Exercise directions: Locate and copy each line in the data that contains the word "joints".

Data in this exercise:
"""
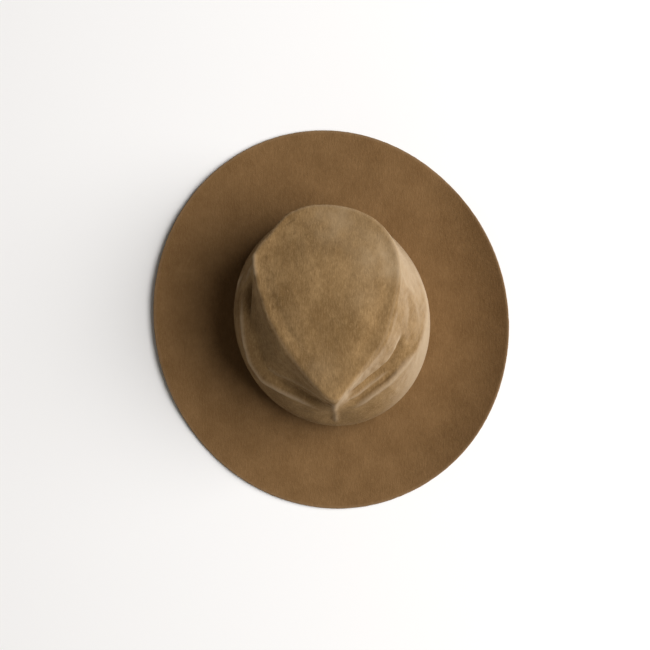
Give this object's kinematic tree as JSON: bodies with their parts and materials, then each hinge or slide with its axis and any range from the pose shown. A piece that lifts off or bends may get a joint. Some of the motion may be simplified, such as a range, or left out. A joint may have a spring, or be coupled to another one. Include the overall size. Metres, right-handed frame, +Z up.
"""
"""
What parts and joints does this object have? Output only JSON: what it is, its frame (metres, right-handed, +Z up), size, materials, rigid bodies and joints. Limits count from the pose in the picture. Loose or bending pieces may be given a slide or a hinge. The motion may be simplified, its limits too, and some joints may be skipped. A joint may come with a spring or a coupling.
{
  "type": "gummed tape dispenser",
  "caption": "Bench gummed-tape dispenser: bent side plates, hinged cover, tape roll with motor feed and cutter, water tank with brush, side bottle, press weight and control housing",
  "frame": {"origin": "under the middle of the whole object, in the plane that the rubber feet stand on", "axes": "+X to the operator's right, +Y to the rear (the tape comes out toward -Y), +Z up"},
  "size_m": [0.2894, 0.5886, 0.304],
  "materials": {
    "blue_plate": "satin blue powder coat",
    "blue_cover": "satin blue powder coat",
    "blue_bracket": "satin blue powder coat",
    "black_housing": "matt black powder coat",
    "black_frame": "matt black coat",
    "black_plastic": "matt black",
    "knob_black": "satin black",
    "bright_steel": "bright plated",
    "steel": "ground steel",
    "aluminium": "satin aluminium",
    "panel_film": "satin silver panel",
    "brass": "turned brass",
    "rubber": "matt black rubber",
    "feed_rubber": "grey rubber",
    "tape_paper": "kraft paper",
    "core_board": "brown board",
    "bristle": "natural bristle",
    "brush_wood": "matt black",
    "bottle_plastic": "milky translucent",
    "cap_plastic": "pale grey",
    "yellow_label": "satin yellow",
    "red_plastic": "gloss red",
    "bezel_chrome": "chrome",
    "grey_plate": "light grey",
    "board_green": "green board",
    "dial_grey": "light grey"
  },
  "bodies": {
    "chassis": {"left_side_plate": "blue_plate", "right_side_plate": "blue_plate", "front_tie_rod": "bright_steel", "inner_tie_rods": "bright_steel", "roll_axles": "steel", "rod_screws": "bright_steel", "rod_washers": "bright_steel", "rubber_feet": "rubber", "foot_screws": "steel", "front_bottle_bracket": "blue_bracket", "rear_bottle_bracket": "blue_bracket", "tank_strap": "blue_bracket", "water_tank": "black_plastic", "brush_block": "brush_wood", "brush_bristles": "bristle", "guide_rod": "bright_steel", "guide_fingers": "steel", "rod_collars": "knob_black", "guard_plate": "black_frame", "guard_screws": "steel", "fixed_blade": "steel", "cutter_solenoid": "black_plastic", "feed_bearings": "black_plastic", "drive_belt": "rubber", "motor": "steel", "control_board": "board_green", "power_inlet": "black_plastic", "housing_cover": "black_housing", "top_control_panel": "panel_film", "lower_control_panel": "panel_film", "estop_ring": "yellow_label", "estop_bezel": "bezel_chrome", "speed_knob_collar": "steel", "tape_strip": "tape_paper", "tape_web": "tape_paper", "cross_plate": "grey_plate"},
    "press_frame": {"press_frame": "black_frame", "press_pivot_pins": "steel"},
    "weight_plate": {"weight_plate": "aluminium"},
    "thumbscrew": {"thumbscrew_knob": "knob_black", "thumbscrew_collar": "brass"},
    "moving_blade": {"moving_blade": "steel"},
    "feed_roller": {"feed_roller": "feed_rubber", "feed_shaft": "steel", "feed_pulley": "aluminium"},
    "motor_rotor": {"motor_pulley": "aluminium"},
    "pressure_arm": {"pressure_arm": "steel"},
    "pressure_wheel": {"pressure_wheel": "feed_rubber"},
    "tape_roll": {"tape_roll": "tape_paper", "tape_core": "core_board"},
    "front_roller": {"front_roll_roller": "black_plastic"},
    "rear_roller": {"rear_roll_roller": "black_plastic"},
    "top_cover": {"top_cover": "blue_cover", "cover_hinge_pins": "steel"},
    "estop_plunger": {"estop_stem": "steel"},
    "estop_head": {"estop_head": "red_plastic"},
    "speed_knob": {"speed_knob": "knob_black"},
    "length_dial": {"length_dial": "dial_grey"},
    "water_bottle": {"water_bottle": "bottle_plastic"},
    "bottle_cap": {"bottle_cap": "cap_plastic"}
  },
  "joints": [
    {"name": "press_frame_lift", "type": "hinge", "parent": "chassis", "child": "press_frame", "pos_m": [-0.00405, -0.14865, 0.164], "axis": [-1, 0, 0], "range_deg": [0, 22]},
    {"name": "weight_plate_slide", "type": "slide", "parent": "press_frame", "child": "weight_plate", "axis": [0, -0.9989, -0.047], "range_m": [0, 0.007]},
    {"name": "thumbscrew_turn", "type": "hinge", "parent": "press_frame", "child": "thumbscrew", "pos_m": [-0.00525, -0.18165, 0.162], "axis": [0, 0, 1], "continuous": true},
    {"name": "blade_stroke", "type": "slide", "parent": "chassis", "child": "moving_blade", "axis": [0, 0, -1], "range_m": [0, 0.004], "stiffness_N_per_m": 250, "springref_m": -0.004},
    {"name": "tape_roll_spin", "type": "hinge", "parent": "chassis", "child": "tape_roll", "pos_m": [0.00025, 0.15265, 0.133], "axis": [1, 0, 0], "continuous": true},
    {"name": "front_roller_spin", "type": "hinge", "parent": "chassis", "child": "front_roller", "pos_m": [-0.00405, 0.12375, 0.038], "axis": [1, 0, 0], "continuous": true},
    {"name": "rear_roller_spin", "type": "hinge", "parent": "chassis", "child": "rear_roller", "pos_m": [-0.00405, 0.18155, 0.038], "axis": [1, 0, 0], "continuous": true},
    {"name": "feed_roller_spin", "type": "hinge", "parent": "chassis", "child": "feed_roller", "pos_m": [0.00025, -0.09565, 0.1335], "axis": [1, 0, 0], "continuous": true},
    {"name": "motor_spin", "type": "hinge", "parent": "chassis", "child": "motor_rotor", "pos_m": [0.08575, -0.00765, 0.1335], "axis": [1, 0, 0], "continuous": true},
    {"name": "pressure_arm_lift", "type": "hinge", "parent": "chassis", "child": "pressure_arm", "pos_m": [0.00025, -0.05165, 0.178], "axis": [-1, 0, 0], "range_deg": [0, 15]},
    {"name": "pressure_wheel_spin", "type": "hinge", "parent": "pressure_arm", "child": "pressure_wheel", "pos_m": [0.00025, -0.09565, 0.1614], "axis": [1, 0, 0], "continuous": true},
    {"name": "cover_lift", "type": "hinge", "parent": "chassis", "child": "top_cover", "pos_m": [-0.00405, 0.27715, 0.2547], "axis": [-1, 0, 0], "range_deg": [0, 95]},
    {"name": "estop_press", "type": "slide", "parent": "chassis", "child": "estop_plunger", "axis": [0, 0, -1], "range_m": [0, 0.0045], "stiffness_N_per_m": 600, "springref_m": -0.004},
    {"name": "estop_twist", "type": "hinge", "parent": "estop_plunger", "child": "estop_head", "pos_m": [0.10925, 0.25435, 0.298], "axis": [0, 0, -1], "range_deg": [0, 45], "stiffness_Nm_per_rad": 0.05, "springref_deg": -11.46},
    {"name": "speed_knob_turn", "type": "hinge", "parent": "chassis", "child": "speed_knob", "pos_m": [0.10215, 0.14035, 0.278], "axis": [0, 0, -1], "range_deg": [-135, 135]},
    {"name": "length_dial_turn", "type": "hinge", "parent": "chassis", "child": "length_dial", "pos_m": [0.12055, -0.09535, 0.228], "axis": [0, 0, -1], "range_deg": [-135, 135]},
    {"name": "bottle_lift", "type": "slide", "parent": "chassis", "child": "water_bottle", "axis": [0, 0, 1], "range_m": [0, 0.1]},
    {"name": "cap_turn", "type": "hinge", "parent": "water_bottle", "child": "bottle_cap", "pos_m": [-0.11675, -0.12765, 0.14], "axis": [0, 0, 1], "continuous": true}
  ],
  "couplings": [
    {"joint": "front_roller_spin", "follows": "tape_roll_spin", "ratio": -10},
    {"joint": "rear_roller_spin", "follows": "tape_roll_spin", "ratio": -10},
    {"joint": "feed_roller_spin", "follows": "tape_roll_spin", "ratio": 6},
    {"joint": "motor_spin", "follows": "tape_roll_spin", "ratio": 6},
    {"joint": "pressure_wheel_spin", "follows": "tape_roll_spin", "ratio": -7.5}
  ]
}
"""
Solution:
What parts and joints does this object have? Output only JSON: what it is, its frame (metres, right-handed, +Z up), size, materials, rigid bodies and joints. Limits count from the pose in the picture. Loose or bending pieces may be given a slide or a hinge. The motion may be simplified, its limits too, and some joints may be skipped. A joint may come with a spring or a coupling.
  "joints": [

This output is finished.